Jakarta, BL-Hari Nusantara yang diperingati setiap tanggal 13 Desember, merupakan momen yang tepat bagi 238 juta jiwa rakyat Indonesia untuk merefleksikan tata interaksi antara laut dan manusia terutama dalam menghadapi perubahan iklim. KIARA mengingatkan perlunya adaptasi bagi nelayan tradisional terhadap dampak perubahan iklim.
Menurut Mida Saragih, Divisi Manajemen Pengetahuan KIARA (Koalisi Rakyat untuk Keadilan Perikanan) dalam siaran persnya diterima BeritaLingkunga.com, proses pembangunan kelautan dan perikanan selama ini telah menggusur nelayan dari laut sebagai ruang hidupnya.
Sejumlah peraturan masih mengijinkan pengoperasian alat tangkap trawl dan masuknya kapal-kapal asing. “Ini membahayakan ketersediaan ikan, utamanya di wilayah tangkap yang mengalami kondisi tangkap lebih. Pencemaran laut akibat limbah buangan dari perusahaan-perusahaan tambang di kawasan pesisir dan pulau-pulau kecil, pemaksaan kawasan konservasi “buatan” lembaga asing hingga pembabatan mangrove untuk kepentingan tambak intensif berbasis ekspor telah memangkas desa-desa nelayan serta turut merampas hak akses dan kelola dari nelayan. Sungguh merupakan kerugian maha besar bagi upaya-upaya bangsa membangun tradisi budaya maritim,”ujarnya.
Sementara itu, pulau-pulau kecil di wilayah perbatasan terancam hilang karena keberadaannya diabaikan, setidaknya kurang diperhatikan. Mengacu pada laporan edisi keempat Intergovernmental Panel on Climate Change (IPCC, 2007), negara dengan banyak pulau seperti Indonesia memiliki kerentanan atas ketersediaan air bersih, ketahanan pangan, penenggelaman pesisir hingga pulau, dan kesehatan.
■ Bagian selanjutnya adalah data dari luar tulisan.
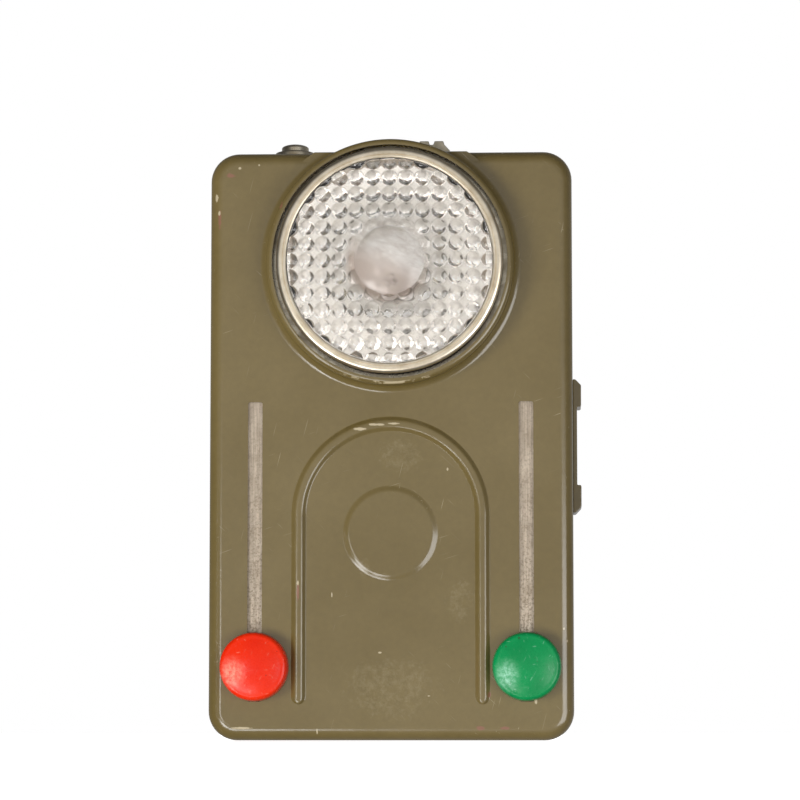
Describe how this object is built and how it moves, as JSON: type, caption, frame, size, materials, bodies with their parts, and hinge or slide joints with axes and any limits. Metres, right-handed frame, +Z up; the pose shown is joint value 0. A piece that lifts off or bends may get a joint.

KIARA menyesalkan berlanjutnya sikap mengerdilkan laut sebagai sumber kas negara. Hampir 90% produksi udang nasional diperuntukkan bagi ekspor. Setiap tahunnya 2-4 juta ton ikan raib akibat tindak penangkapan illegal dan 1 juta ton diekspor untuk memenuhi konsumsi negara maju melalui kesepakatan perdagangan bebas dengan Jepang, Cina, dan AS.
Sementara produksi nasional yakni 4, 86 juta ton (2008) telah mendekati ambang batas penangkapan 5,2 juta ton per tahun. Konsumsi ikan nasional 30 kg per kapita masih kalah jauh dengan Jepang yang luas lautnya seperlima laut Indonesia yakni 125 kg per kapita. Lebih jauh lagi, nelayan kini tidak lagi melihat laut sebagai sumber daya yang tidak terbatas. Sebaliknya, sumber daya yang tersedia di lingkungannya semakin langka untuk bisa diakses dan didayagunakan.
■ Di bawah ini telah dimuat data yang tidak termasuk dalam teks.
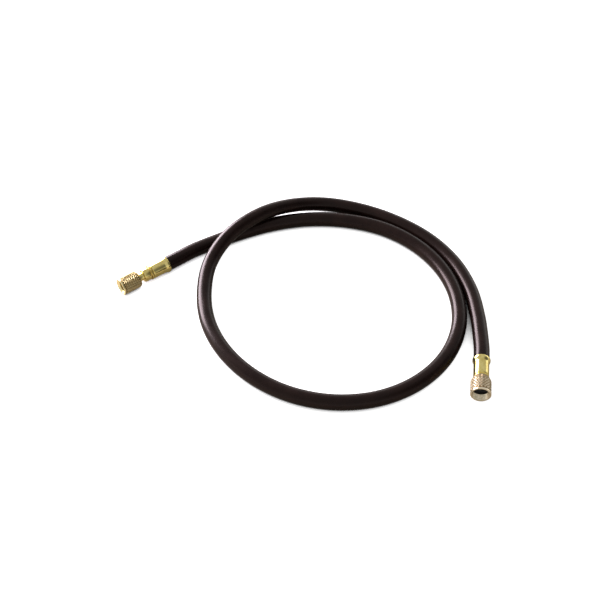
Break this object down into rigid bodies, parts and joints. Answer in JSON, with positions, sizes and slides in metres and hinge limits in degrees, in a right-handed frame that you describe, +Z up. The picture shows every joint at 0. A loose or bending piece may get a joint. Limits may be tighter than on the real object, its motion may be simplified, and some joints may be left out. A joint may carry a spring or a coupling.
{
  "type": "refrigerant charging hose",
  "caption": "Thick rubber charging hose lying in an open loop, with crimped brass ferrules, hose stems and knurled swivel flare nuts of two sizes at its ends.",
  "frame": {"origin": "on the floor, under the middle of the whole part's outline as it lies", "axes": "+Z up from the floor; +X along the longest side of the outline, from the smaller fitting towards the larger; +Y away from the picture's camera"},
  "size_m": [0.3239, 0.2499, 0.0275],
  "materials": {
    "hose_rubber": "smooth extruded dark brown-black rubber, satin",
    "ferrule_brass": "polished yellow brass",
    "stem_brass": "turned yellow brass, bright",
    "nut_brass": "knurled pale brass, satin",
    "gasket_rubber": "moulded black rubber, matt"
  },
  "bodies": {
    "hose_body": {"hose": "hose_rubber", "left_ferrule": "ferrule_brass", "left_stem": "stem_brass", "right_ferrule": "ferrule_brass", "right_stem": "stem_brass"},
    "left_gasket_body": {"left_gasket": "gasket_rubber"},
    "left_nut_body": {"left_nut": "nut_brass"},
    "right_gasket_body": {"right_gasket": "gasket_rubber"},
    "right_nut_body": {"right_nut": "nut_brass"}
  },
  "joints": [
    {"name": "left_nut_slide", "type": "slide", "parent": "hose_body", "child": "left_gasket_body", "axis": [0.7944, 0.6074, 0], "range_m": [0, 0.003]},
    {"name": "left_nut_spin", "type": "hinge", "parent": "left_gasket_body", "child": "left_nut_body", "pos_m": [-0.15749, 0.00907, 0.0078], "axis": [-0.7944, -0.6074, 0], "continuous": true},
    {"name": "right_nut_slide", "type": "slide", "parent": "hose_body", "child": "right_gasket_body", "axis": [-0.1305, -0.9914, 0], "range_m": [0, 0.0032]},
    {"name": "right_nut_spin", "type": "hinge", "parent": "right_gasket_body", "child": "right_nut_body", "pos_m": [0.14793, -0.11253, 0.0087], "axis": [-0.1305, -0.9914, 0], "continuous": true}
  ]
}
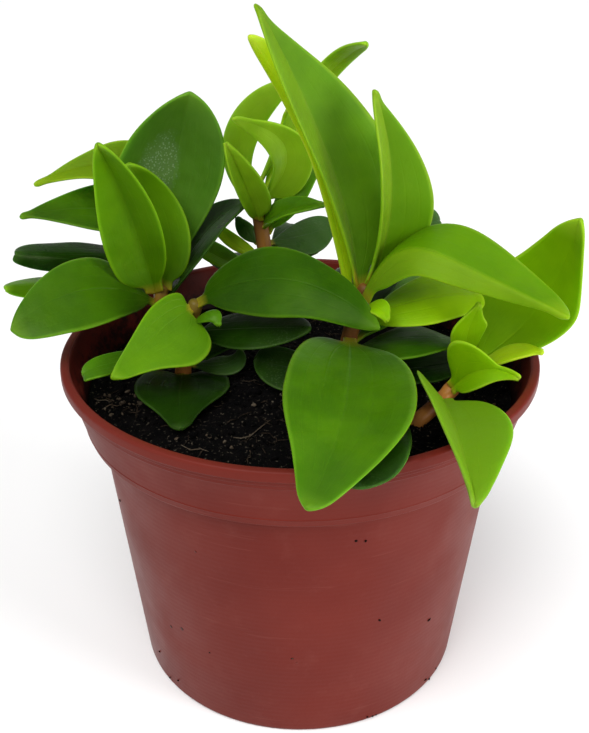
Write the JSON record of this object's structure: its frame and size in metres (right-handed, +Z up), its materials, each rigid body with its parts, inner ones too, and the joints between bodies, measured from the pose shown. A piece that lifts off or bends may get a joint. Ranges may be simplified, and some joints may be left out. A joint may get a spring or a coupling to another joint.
{
  "type": "potted cypress peperomia",
  "caption": "Small nursery pot of dark peat growing a bushy cypress peperomia, with thick, glossy, pointed leaves on short reddish stems; stands on a shelf or sill.",
  "frame": {"origin": "middle of the pot's underside", "axes": "+Z up through the pot's mouth, -Y towards the side that faces the viewer, +X to the viewer's right"},
  "size_m": [0.107, 0.1013, 0.1313],
  "materials": {
    "pot": "moulded plastic, satin, terracotta brown",
    "peat": "damp dark peat, rough",
    "stem": "fleshy stem, reddish brown",
    "leaf_dark": "thick old leaf, glossy dark green",
    "leaf_green": "thick leaf, glossy mid green",
    "leaf_bright": "thick leaf, glossy bright green",
    "leaf_lime": "thick young leaf, glossy yellow green"
  },
  "bodies": {
    "root": {"pot": "pot", "soil": "peat", "stem_back_left": "stem", "stem_left": "stem", "stem_front_left": "stem", "stem_back": "stem", "stem_middle": "stem", "stem_right": "stem", "leaf_left_narrow": "leaf_dark", "leaf_far_left_lower": "leaf_dark", "leaf_centre_low": "leaf_dark", "leaf_low_heart": "leaf_dark", "leaf_low_round": "leaf_dark", "leaf_low_narrow": "leaf_dark", "leaf_low_dark": "leaf_dark", "leaf_rear_near": "leaf_dark", "leaf_rear_right": "leaf_dark", "leaf_rear_left": "leaf_dark", "leaf_right_rear": "leaf_dark", "leaf_right_dark_low": "leaf_dark", "leaf_heart_under": "leaf_dark", "leaf_hind_low": "leaf_dark", "leaf_hind_middle": "leaf_dark", "leaf_left_wide": "leaf_green", "leaf_left_back_broad": "leaf_green", "leaf_far_left_upper": "leaf_green", "leaf_centre_long": "leaf_green", "leaf_centre_bud": "leaf_green", "leaf_low_small": "leaf_green", "leaf_back_folded": "leaf_green", "leaf_back_right": "leaf_green", "leaf_back_dark": "leaf_green", "leaf_back_olive": "leaf_green", "leaf_right_dark": "leaf_green", "leaf_heart": "leaf_green", "leaf_hind_hanging": "leaf_green", "leaf_hind_right": "leaf_green", "leaf_hind_side": "leaf_green", "leaf_hind_left": "leaf_green", "leaf_left_tall": "leaf_bright", "leaf_left_tall_pair": "leaf_bright", "leaf_far_left_low": "leaf_bright", "leaf_front_lime": "leaf_bright", "leaf_back_arch": "leaf_bright", "leaf_back_curl": "leaf_bright", "leaf_rear_thin": "leaf_bright", "leaf_tall": "leaf_bright", "leaf_right_tall": "leaf_bright", "leaf_right_arch": "leaf_bright", "leaf_front_right": "leaf_bright", "leaf_far_left_top": "leaf_lime", "leaf_back_lime": "leaf_lime", "leaf_back_pale": "leaf_lime", "leaf_tall_pair": "leaf_lime", "leaf_right_lime": "leaf_lime", "leaf_right_bud": "leaf_lime", "leaf_right_broad": "leaf_lime", "leaf_right_small_up": "leaf_lime", "leaf_right_small_low": "leaf_lime", "leaf_right_yellow": "leaf_lime"}
  },
  "joints": []
}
Momentum Hari Nusantara 2009, segenap nelayan tradisional dan gerakan masyarakat sipil Indonesia yang menaruh peduli terhadap kelautan dan perikanan menegaskan Keadilan Perikanan. KIARA meminta kepada Pemerintah Indonesia untuk mulai melakukan empat hal yaitu, pertama mengenyahkan paradigma daratan dalam proses pembangunan bangsa. Pasalnya, pengelolaan sumber daya kelautan dan perikanan yang dijalankan sejauh ini justru berpatok pada pola daratan, seperti pengkaplingan laut.
Kedua, membatalkan upaya pengurasakan ekosistem kawasan pesisir dan pulau-pulau kecil melalui Hak Pengusahaan Perairan Pesisir (HP3) yang merupakan produk Undang-Undang No. 27 Tahun 2007 tentang Pengelolaan Wilayah Pesisir (PWP3K), Peraturan Menteri Kelautan dan Perikanan No. 6 Tahun 2008 tentang Pelegalan Penggunaan Trawl di Perairan Kalimantan Timur Bagian Utara, dan kluster perikanan yang diatur dalam Peraturan Menteri No, 5 Tahun 2008 tentang Usaha Perikanan Tangkap.
Ketiga menghentikan ekstraksi bahan tambang di kawasan pesisir dan pulau-pulau kecil yang telah rentan oleh karakteristik biogeografis. Dan terakhir meningkatkan daya adaptasi nelayan tradisional dan masyarakat pesisir dalam menghadapi dampak perubahan iklim mengingat nelayan dan masyarakat pesisir paling rentan terhadap dampak perubahan iklim.(Marwan Azis).